:: To be done ::
Return each entry exactly, with none missing.

Scripts that build objects

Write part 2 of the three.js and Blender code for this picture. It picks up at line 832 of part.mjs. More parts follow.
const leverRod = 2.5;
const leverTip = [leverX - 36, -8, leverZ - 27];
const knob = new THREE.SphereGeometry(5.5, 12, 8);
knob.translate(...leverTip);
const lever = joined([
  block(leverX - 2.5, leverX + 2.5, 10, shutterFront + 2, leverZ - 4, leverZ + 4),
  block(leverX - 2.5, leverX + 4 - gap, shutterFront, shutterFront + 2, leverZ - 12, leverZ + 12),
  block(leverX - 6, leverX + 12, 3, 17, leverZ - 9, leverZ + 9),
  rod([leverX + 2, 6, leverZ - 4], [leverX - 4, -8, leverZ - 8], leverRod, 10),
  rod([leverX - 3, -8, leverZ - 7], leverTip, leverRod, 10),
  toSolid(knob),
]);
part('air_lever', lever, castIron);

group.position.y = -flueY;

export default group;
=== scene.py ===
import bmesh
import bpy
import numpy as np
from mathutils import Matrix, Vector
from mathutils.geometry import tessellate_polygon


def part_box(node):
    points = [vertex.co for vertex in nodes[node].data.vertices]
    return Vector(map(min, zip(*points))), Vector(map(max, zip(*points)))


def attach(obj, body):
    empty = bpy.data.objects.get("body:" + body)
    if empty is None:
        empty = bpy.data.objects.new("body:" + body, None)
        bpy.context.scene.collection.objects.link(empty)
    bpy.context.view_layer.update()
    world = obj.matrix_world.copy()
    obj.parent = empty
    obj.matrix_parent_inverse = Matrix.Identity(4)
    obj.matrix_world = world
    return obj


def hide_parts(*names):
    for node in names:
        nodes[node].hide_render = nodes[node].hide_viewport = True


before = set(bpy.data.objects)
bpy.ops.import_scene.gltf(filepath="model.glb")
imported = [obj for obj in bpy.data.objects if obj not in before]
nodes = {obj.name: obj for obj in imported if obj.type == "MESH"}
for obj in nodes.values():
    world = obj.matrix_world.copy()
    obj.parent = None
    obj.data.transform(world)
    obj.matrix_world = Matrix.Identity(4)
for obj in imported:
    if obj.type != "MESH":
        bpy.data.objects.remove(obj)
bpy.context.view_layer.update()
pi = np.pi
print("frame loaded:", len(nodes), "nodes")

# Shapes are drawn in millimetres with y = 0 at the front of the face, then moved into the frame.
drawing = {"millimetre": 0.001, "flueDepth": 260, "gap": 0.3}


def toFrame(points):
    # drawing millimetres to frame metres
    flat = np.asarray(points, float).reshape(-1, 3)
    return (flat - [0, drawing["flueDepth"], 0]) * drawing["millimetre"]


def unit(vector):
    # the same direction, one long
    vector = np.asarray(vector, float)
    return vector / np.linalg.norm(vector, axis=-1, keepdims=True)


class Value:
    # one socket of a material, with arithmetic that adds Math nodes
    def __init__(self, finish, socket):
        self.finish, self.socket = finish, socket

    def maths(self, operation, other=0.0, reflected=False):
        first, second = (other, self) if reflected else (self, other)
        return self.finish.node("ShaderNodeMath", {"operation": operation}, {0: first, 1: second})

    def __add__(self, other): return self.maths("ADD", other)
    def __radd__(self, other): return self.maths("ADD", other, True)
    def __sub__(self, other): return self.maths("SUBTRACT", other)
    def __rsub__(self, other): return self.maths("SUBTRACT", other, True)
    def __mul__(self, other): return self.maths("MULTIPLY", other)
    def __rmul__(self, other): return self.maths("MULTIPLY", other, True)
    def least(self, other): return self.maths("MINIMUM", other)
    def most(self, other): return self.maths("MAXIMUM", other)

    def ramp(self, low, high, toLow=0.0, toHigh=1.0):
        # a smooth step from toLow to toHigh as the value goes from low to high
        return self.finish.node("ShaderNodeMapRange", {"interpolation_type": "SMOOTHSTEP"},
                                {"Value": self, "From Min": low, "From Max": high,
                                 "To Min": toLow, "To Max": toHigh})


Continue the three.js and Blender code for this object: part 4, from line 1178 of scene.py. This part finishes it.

:: Written answer ::
Write part 2 of the three.js and Blender code for this picture. It picks up at line 832 of part.mjs. More parts follow.
const leverRod = 2.5;
const leverTip = [leverX - 36, -8, leverZ - 27];
const knob = new THREE.SphereGeometry(5.5, 12, 8);
knob.translate(...leverTip);
const lever = joined([
  block(leverX - 2.5, leverX + 2.5, 10, shutterFront + 2, leverZ - 4, leverZ + 4),
  block(leverX - 2.5, leverX + 4 - gap, shutterFront, shutterFront + 2, leverZ - 12, leverZ + 12),
  block(leverX - 6, leverX + 12, 3, 17, leverZ - 9, leverZ + 9),
  rod([leverX + 2, 6, leverZ - 4], [leverX - 4, -8, leverZ - 8], leverRod, 10),
  rod([leverX - 3, -8, leverZ - 7], leverTip, leverRod, 10),
  toSolid(knob),
]);
part('air_lever', lever, castIron);

group.position.y = -flueY;

export default group;
=== scene.py ===
import bmesh
import bpy
import numpy as np
from mathutils import Matrix, Vector
from mathutils.geometry import tessellate_polygon


def part_box(node):
    points = [vertex.co for vertex in nodes[node].data.vertices]
    return Vector(map(min, zip(*points))), Vector(map(max, zip(*points)))


def attach(obj, body):
    empty = bpy.data.objects.get("body:" + body)
    if empty is None:
        empty = bpy.data.objects.new("body:" + body, None)
        bpy.context.scene.collection.objects.link(empty)
    bpy.context.view_layer.update()
    world = obj.matrix_world.copy()
    obj.parent = empty
    obj.matrix_parent_inverse = Matrix.Identity(4)
    obj.matrix_world = world
    return obj


def hide_parts(*names):
    for node in names:
        nodes[node].hide_render = nodes[node].hide_viewport = True


before = set(bpy.data.objects)
bpy.ops.import_scene.gltf(filepath="model.glb")
imported = [obj for obj in bpy.data.objects if obj not in before]
nodes = {obj.name: obj for obj in imported if obj.type == "MESH"}
for obj in nodes.values():
    world = obj.matrix_world.copy()
    obj.parent = None
    obj.data.transform(world)
    obj.matrix_world = Matrix.Identity(4)
for obj in imported:
    if obj.type != "MESH":
        bpy.data.objects.remove(obj)
bpy.context.view_layer.update()
pi = np.pi
print("frame loaded:", len(nodes), "nodes")

# Shapes are drawn in millimetres with y = 0 at the front of the face, then moved into the frame.
drawing = {"millimetre": 0.001, "flueDepth": 260, "gap": 0.3}


def toFrame(points):
    # drawing millimetres to frame metres
    flat = np.asarray(points, float).reshape(-1, 3)
    return (flat - [0, drawing["flueDepth"], 0]) * drawing["millimetre"]


def unit(vector):
    # the same direction, one long
    vector = np.asarray(vector, float)
    return vector / np.linalg.norm(vector, axis=-1, keepdims=True)


class Value:
    # one socket of a material, with arithmetic that adds Math nodes
    def __init__(self, finish, socket):
        self.finish, self.socket = finish, socket

    def maths(self, operation, other=0.0, reflected=False):
        first, second = (other, self) if reflected else (self, other)
        return self.finish.node("ShaderNodeMath", {"operation": operation}, {0: first, 1: second})

    def __add__(self, other): return self.maths("ADD", other)
    def __radd__(self, other): return self.maths("ADD", other, True)
    def __sub__(self, other): return self.maths("SUBTRACT", other)
    def __rsub__(self, other): return self.maths("SUBTRACT", other, True)
    def __mul__(self, other): return self.maths("MULTIPLY", other)
    def __rmul__(self, other): return self.maths("MULTIPLY", other, True)
    def least(self, other): return self.maths("MINIMUM", other)
    def most(self, other): return self.maths("MAXIMUM", other)

    def ramp(self, low, high, toLow=0.0, toHigh=1.0):
        # a smooth step from toLow to toHigh as the value goes from low to high
        return self.finish.node("ShaderNodeMapRange", {"interpolation_type": "SMOOTHSTEP"},
                                {"Value": self, "From Min": low, "From Max": high,
                                 "To Min": toLow, "To Max": toHigh})


Continue the three.js and Blender code for this object: part 4, from line 1178 of scene.py. This part finishes it.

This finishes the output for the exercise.